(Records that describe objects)
_____
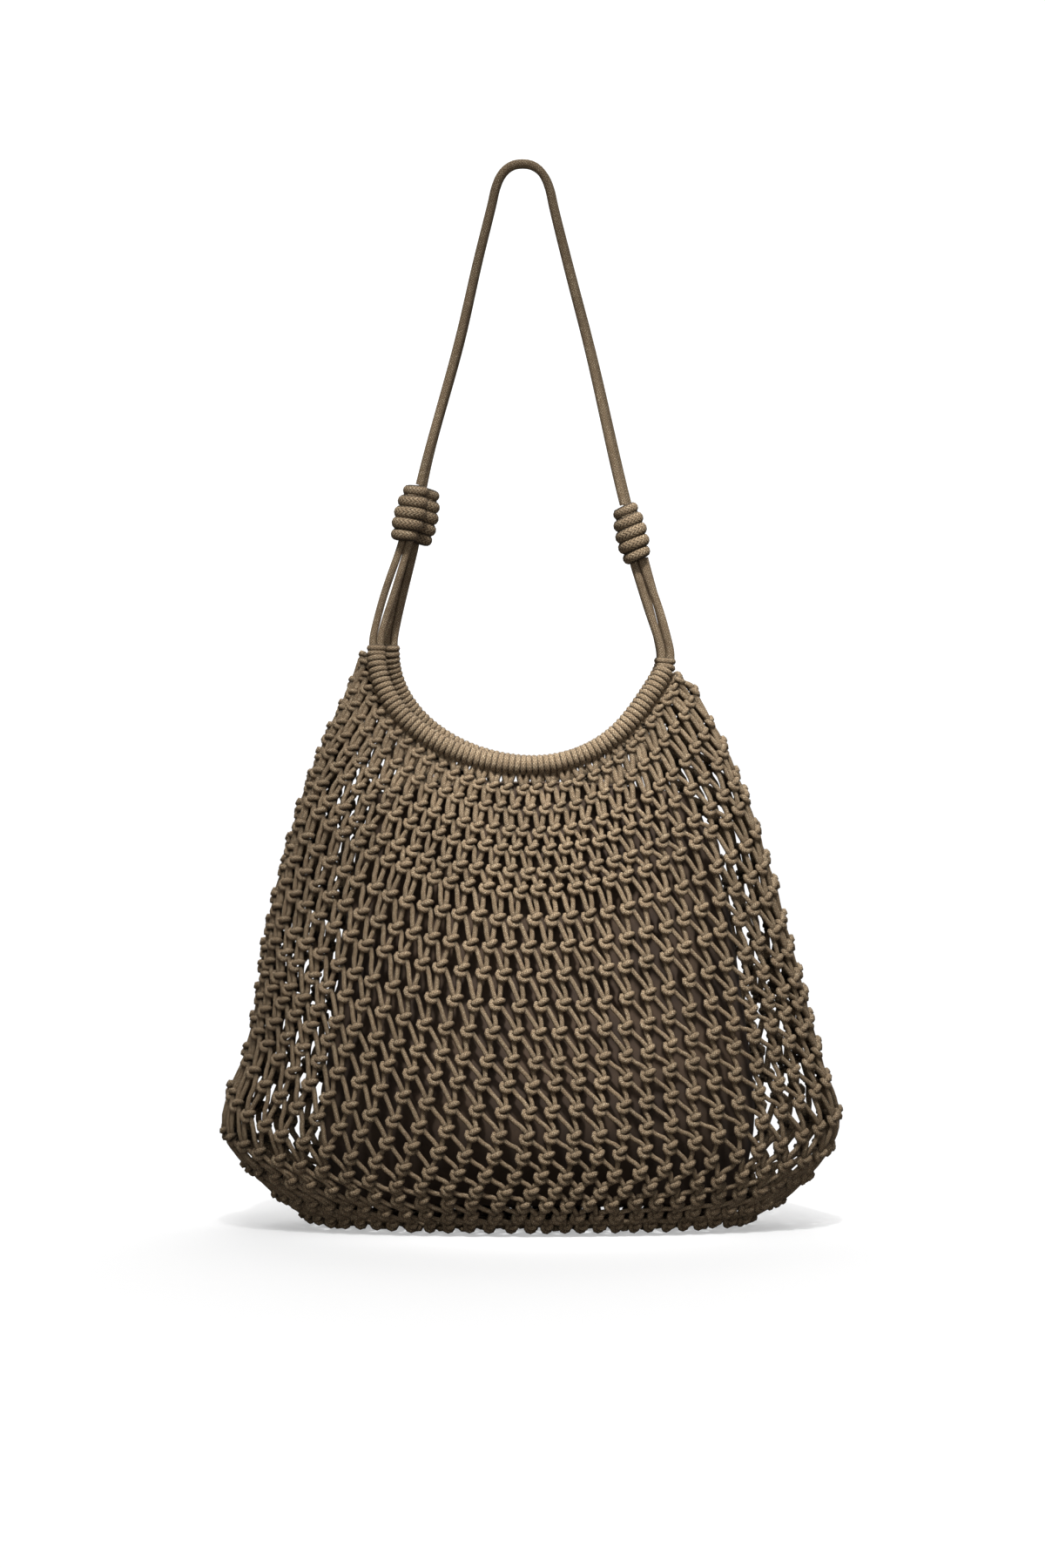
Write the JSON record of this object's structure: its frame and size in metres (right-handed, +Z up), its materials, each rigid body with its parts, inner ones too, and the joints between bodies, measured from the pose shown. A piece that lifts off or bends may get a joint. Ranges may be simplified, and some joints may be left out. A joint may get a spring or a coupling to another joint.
{
  "type": "knotted net shoulder bag",
  "caption": "Bucket-shaped shoulder bag of knotted cord net with wound rims, a cloth inner pouch and a two-cord strap on adjustable barrel knots.",
  "frame": {"origin": "under the middle of the base, on the surface that the bag stands on", "axes": "+Z up through the strap's top, +X to the right along the bag's width as seen from the front, -Y towards the front"},
  "size_m": [0.4081, 0.128, 0.7037],
  "materials": {
    "net_cord": "braided matt cord, taupe brown",
    "wound_cord": "the same cord, wound closely",
    "pouch_cloth": "matt plain-woven cloth, dark taupe"
  },
  "bodies": {
    "root": {"net_body": "net_cord", "left_front_outer_leg": "net_cord", "left_front_inner_leg": "net_cord", "left_back_outer_leg": "net_cord", "left_back_inner_leg": "net_cord", "right_front_outer_leg": "net_cord", "right_front_inner_leg": "net_cord", "right_back_outer_leg": "net_cord", "right_back_inner_leg": "net_cord", "strap_front_cord": "net_cord", "strap_back_cord": "net_cord", "front_rim": "wound_cord", "back_rim": "wound_cord", "left_front_knot": "wound_cord", "left_back_knot": "wound_cord", "right_front_knot": "wound_cord", "right_back_knot": "wound_cord", "inner_pouch": "pouch_cloth"}
  },
  "joints": []
}
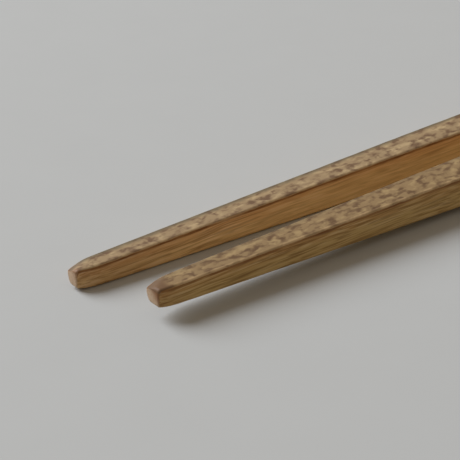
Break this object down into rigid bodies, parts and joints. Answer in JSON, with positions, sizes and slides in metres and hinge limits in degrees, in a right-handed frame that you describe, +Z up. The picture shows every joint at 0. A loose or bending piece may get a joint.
_____
## Task objective:
Set down the listing in full, keeping every word exactly as it is.

## Output:
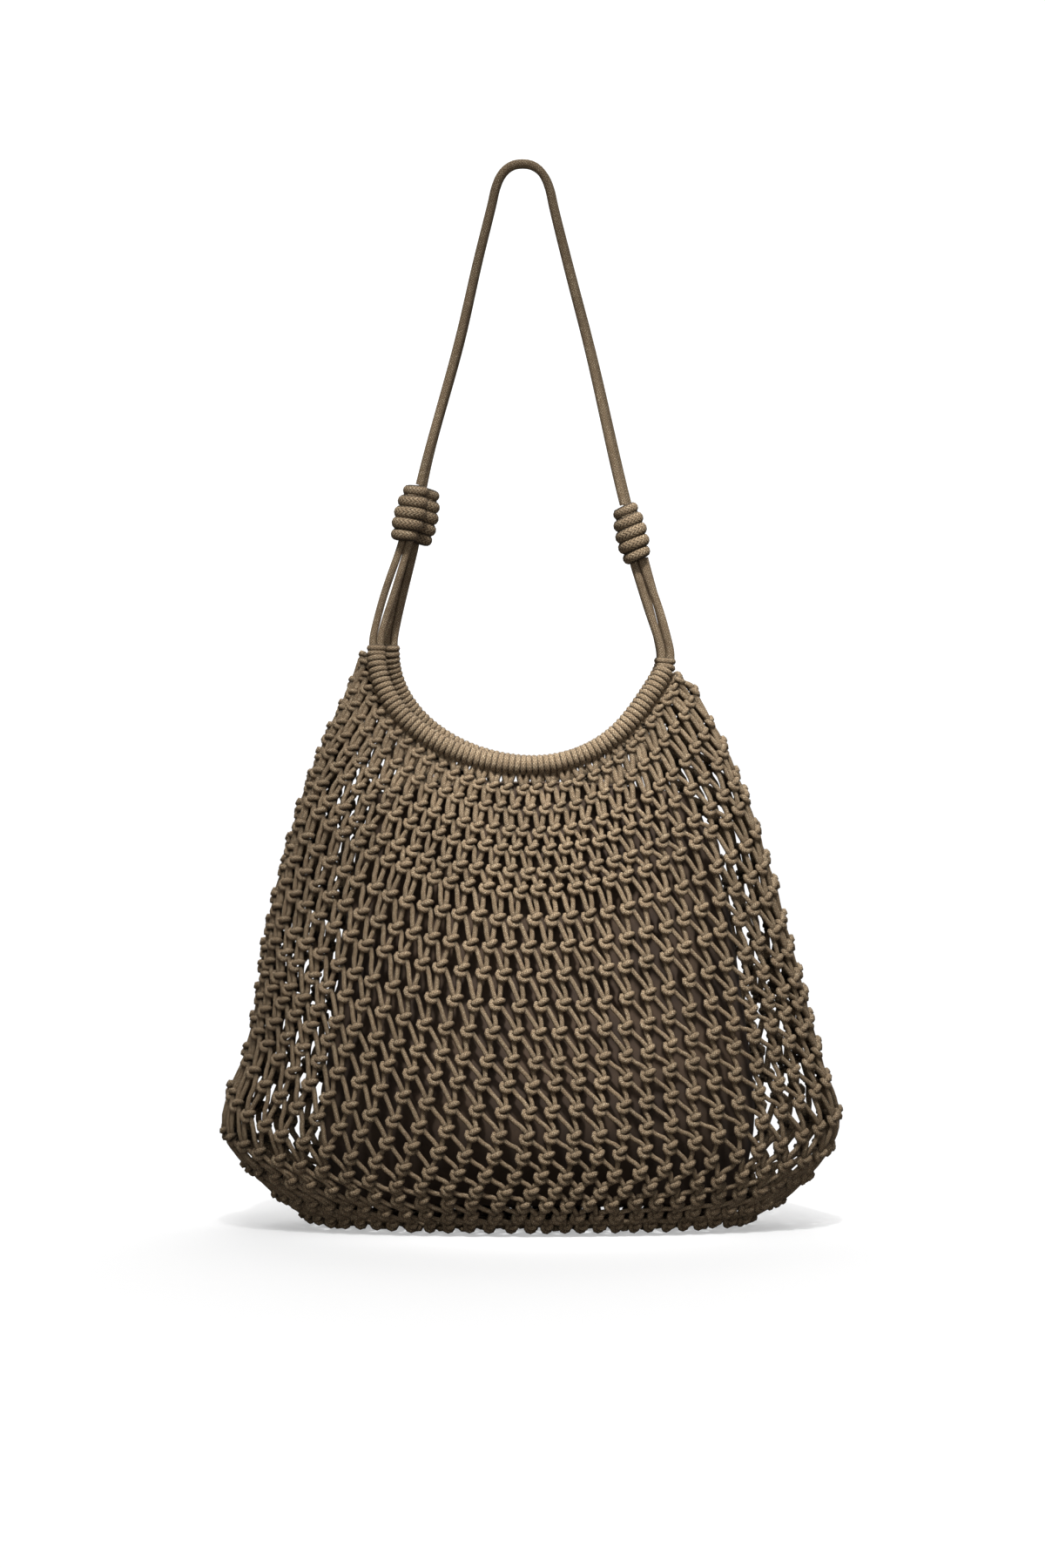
Write the JSON record of this object's structure: its frame and size in metres (right-handed, +Z up), its materials, each rigid body with its parts, inner ones too, and the joints between bodies, measured from the pose shown. A piece that lifts off or bends may get a joint. Ranges may be simplified, and some joints may be left out. A joint may get a spring or a coupling to another joint.
{
  "type": "knotted net shoulder bag",
  "caption": "Bucket-shaped shoulder bag of knotted cord net with wound rims, a cloth inner pouch and a two-cord strap on adjustable barrel knots.",
  "frame": {"origin": "under the middle of the base, on the surface that the bag stands on", "axes": "+Z up through the strap's top, +X to the right along the bag's width as seen from the front, -Y towards the front"},
  "size_m": [0.4081, 0.128, 0.7037],
  "materials": {
    "net_cord": "braided matt cord, taupe brown",
    "wound_cord": "the same cord, wound closely",
    "pouch_cloth": "matt plain-woven cloth, dark taupe"
  },
  "bodies": {
    "root": {"net_body": "net_cord", "left_front_outer_leg": "net_cord", "left_front_inner_leg": "net_cord", "left_back_outer_leg": "net_cord", "left_back_inner_leg": "net_cord", "right_front_outer_leg": "net_cord", "right_front_inner_leg": "net_cord", "right_back_outer_leg": "net_cord", "right_back_inner_leg": "net_cord", "strap_front_cord": "net_cord", "strap_back_cord": "net_cord", "front_rim": "wound_cord", "back_rim": "wound_cord", "left_front_knot": "wound_cord", "left_back_knot": "wound_cord", "right_front_knot": "wound_cord", "right_back_knot": "wound_cord", "inner_pouch": "pouch_cloth"}
  },
  "joints": []
}
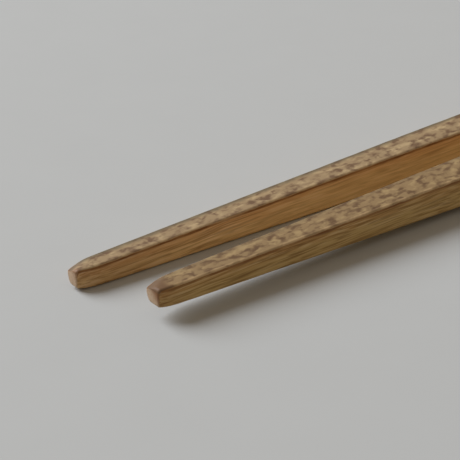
Break this object down into rigid bodies, parts and joints. Answer in JSON, with positions, sizes and slides in metres and hinge limits in degrees, in a right-handed frame that you describe, +Z up. The picture shows every joint at 0. A loose or bending piece may get a joint.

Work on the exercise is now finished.